Many people frantically run through the day, although students on summer break might be exempt from the hurry-hurry, “got-no-time.” While summer may afford a bit more leisure, leisure is still a commodity hard to come by.  Who has time for leisure?

BrentM    David Steindl-Rast has said that leisure is not the privilege of those who have time. Rather leisure is the virtue lived by persons who give to each instant of life the time it deserves. When you think about it, wasn’t Jesus a man of leisure? Certainly he was always on the move—that long journey to Jerusalem that covers much of Luke’s Gospe? But note the ways Jesus gives each instant the time it deserves, as he walks along the way.

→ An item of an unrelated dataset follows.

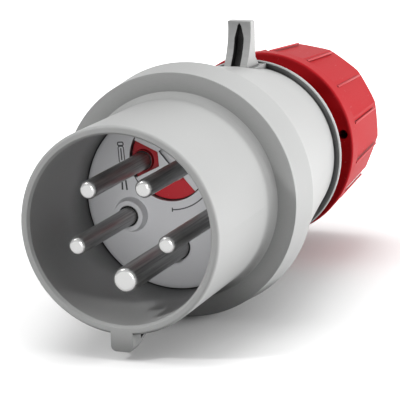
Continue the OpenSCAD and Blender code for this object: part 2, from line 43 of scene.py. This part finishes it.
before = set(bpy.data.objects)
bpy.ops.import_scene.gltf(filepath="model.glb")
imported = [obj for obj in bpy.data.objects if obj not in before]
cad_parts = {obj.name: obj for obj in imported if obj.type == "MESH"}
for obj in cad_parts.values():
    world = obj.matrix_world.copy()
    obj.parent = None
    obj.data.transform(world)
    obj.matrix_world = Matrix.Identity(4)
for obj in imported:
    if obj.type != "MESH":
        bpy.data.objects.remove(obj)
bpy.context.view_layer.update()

The apostles wanted to shoo children away when Jesus had a hard day of preaching, but Jesus took the time to bless them and maybe listen to their stories or play a little game with them. While Jesus was heading to the home of Jairus to heal his twelve-year-old daughter, he took time with the woman who touched the tassel of his cloak. Jesus could have kept on walking knowing someone was healed, but he took the time to see who it was, perhaps asking, “What else can I do for you?”

Time belongs to God, and we are responsible for the use of such a great gift. Do we choose to be our best selves in the midst of time pressures? Are we letting ourselves grow in self-discipline by giving to each situation the time it deserves? Martin Luther King, Jr. said, “The time is always right to do what is right.”

Spend your summer in leisure—even if it means being busy.